§ Supplied information
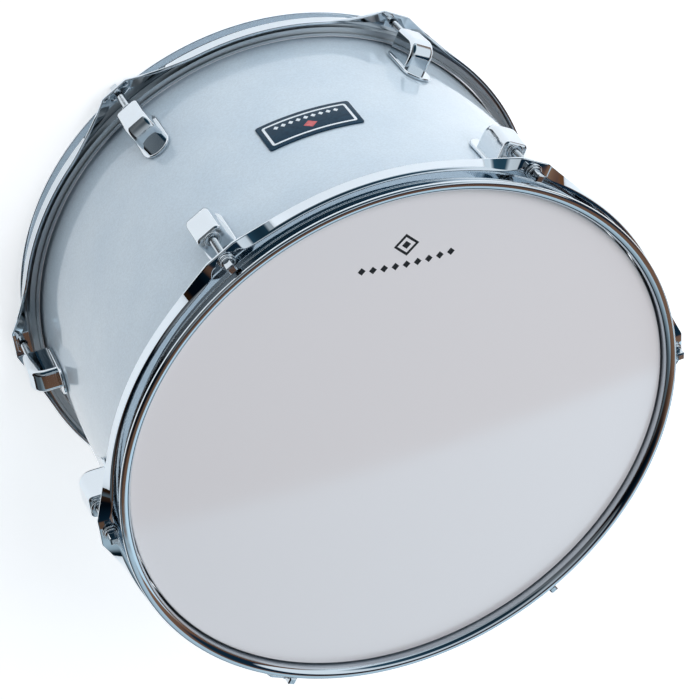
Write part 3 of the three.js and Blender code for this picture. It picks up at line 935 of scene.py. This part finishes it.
bpy.ops.object.select_all(action="DESELECT")
bpy.ops.mesh.primitive_cube_add(size=1, location=(0, 0, ROD_TOP_Z - (SQUARE_HEIGHT + 0.5 * MM) / 2))
bpy.context.object.scale = (SQUARE, SQUARE, SQUARE_HEIGHT + 0.5 * MM)
bpy.ops.object.transform_apply(location=True, scale=True)
square = bpy.context.object
bevel_edges(square, lambda a, b: a.x * b.x > 0 and a.y * b.y > 0, 0.7 * MM, 4)
edit(square, lambda place: place.z > ROD_TOP_Z - 0.1 * MM)
bpy.ops.mesh.inset(thickness=0.8 * MM)
done()
edit(square, lambda place: place.z > ROD_TOP_Z - 0.1 * MM
     and max(abs(place.x), abs(place.y)) > SQUARE / 2 - 0.4 * MM)
bpy.ops.transform.translate(value=(0, 0, -0.7 * MM))
done()
cut(rod_pattern, square, "UNION")
smoothed(rod_pattern, 30)
rod_place = Matrix.Translation((ROD_CIRCLE, 0, 0))
for end, number in STATIONS:
    fitted(rod_pattern, f"{end}_key_rod_{number}", station(end, number) @ rod_place, f"{end}_rod_{number}",
           [f"{end}_tension_rod_{number}"], bright_steel)
used_up(rod_pattern)

# ------------------------------------------------------------------------------------------------------------
# Washers. A stamped steel washer under each rod's collar, one edge rounded by the press.
washer_low, washer_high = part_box("batter_washer_1")
WASHER_Z = washer_low.z - MIDDLE
WASHER_TOP = washer_high.z - MIDDLE
WASHER_RADIUS = 4.8 * MM
WASHER_BORE = 2.5 * MM
washer_pattern = drawn("washer_pattern", [
    (WASHER_BORE, 0, WASHER_Z),
    (WASHER_RADIUS - 0.2 * MM, 0, WASHER_Z),
    (WASHER_RADIUS, 0, WASHER_Z + 0.2 * MM),
    *arc(WASHER_RADIUS - 0.5 * MM, WASHER_TOP - 0.5 * MM, 0.5 * MM, 0, 90),
    (WASHER_BORE + 0.3 * MM, 0, WASHER_TOP),
    (WASHER_BORE, 0, WASHER_TOP - 0.3 * MM),
])
spun(washer_pattern, steps=48)
smoothed(washer_pattern)
for end, number in STATIONS:
    fitted(washer_pattern, f"{end}_flat_washer_{number}", station(end, number) @ rod_place, f"{end}_hoop",
           [f"{end}_washer_{number}"], bright_steel)
used_up(washer_pattern)

# ------------------------------------------------------------------------------------------------------------
# Studio. A pale table lit through from below, a broad soft key from above the badge side with a fill behind,
# and a room that gives the chrome a window wall, a dark ceiling, a white wall and a dark skirting.
TABLE_SIZE = 14
bpy.ops.object.select_all(action="DESELECT")
bpy.ops.mesh.primitive_plane_add(size=TABLE_SIZE, location=(0, 0, 0))
table = bpy.context.object
table.name = "studio_table"
table_paint, tree, shader = new_material("pale_table_paint", Roughness=0.8, Emission_Strength=0.6)
shader.inputs["Base Color"].default_value = colour("#F2F3F4")
shader.inputs["Emission Color"].default_value = colour("#FBFCFD")
table.data.materials.append(table_paint)


def soft_light(name, location, size, power, tint):
    """A round area light turned to the middle of the drum, which the chrome doesn't mirror."""
    light = bpy.data.lights.new(name, "AREA")
    light.shape = "DISK"
    light.size = size
    light.energy = power
    light.color = colour(tint)[:3]
    holder = bpy.data.objects.new(name, light)
    holder.location = location
    holder.rotation_mode = "QUATERNION"
    holder.rotation_quaternion = (Vector(location) - Vector((0, 0, MIDDLE))).to_track_quat("Z", "Y")
    holder.visible_camera = False
    holder.visible_glossy = False
    bpy.context.scene.collection.objects.link(holder)


soft_light("badge_side_key", (-0.7, -1.4, 1.9), 1.6, 24, "#FDFCFF")
soft_light("back_fill", (-0.6, 1.9, 1.5), 1.4, 12, "#FFFFFF")

world = bpy.data.worlds.new("studio_room")
bpy.context.scene.world = world
world.use_nodes = True
tree = world.node_tree
direction = add_node(tree, "ShaderNodeTexCoord").outputs["Generated"]
axes = add_node(tree, "ShaderNodeSeparateXYZ", {0: direction})

# Overhead, the room changes in straight bands: window wall, brown beam, dark ceiling, white wall, and the
# dark end of the room.
CEILING_EDGE = Vector((-0.095, -0.753, 0.651))
along = add_node(tree, "ShaderNodeVectorMath", {0: direction, 1: CEILING_EDGE}, operation="DOT_PRODUCT")
share = add_node(tree, "ShaderNodeMapRange", {0: along.outputs["Value"], 1: -1.0, 2: 1.0})
overhead = ramp(tree, share.outputs[0], (0.0, "#D3ECFB"), (0.498, "#D3ECFB"), (0.502, "#8A6A55"),
                (0.57, "#6B4F42"), (0.60, "#152B3A"), (0.735, "#12283A"), (0.755, "#EAF1F7"),
                (0.90, "#E6EEF5"), (0.94, "#2C4C5E"), (1.0, "#223C4C"))

# Near the horizon it is navy behind, brown to the sides and pale in front.
sideways = add_node(tree, "ShaderNodeMath", {0: axes.outputs[0]}, operation="ABSOLUTE")
to_side = add_node(tree, "ShaderNodeMapRange", {0: sideways.outputs[0], 1: 0.70, 2: 0.85})
dark_band = add_node(tree, "ShaderNodeMix", {0: to_side.outputs[0], 6: colour("#12303F"),
                                             7: colour("#6E4A32")}, data_type="RGBA")
to_front = add_node(tree, "ShaderNodeMapRange", {0: axes.outputs[1], 1: -0.45, 2: -0.65})
skirting = add_node(tree, "ShaderNodeMix", {0: to_front.outputs[0], 6: dark_band.outputs[2],
                                            7: colour("#DCE7EF")}, data_type="RGBA")
above = add_node(tree, "ShaderNodeMapRange", {0: axes.outputs[2], 1: 0.14, 2: 0.30})
walls = add_node(tree, "ShaderNodeMix", {0: above.outputs[0], 6: skirting.outputs[2], 7: overhead.outputs[0]},
                 data_type="RGBA")
dim_side = add_node(tree, "ShaderNodeMapRange", {0: axes.outputs[0], 1: -0.5, 2: 0.6, 3: 1.0, 4: 0.12})
room = add_node(tree, "ShaderNodeVectorMath", {0: walls.outputs[2], "Scale": dim_side.outputs[0]},
                operation="SCALE")
seen = add_node(tree, "ShaderNodeLightPath").outputs["Is Camera Ray"]
backdrop = add_node(tree, "ShaderNodeMix", {0: seen, 6: room.outputs[0], 7: colour("#F0F1F3")},
                    data_type="RGBA")
background = tree.nodes["Background"]
tree.links.new(backdrop.outputs[2], background.inputs["Color"])
background.inputs["Strength"].default_value = 1.15
bpy.context.scene.view_settings.view_transform = "Standard"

§ Prompt
Find every line that has "scene" in it, then return those lines.

§ Result of the exercise
Write part 3 of the three.js and Blender code for this picture. It picks up at line 935 of scene.py. This part finishes it.
    bpy.context.scene.collection.objects.link(holder)
bpy.context.scene.world = world
bpy.context.scene.view_settings.view_transform = "Standard"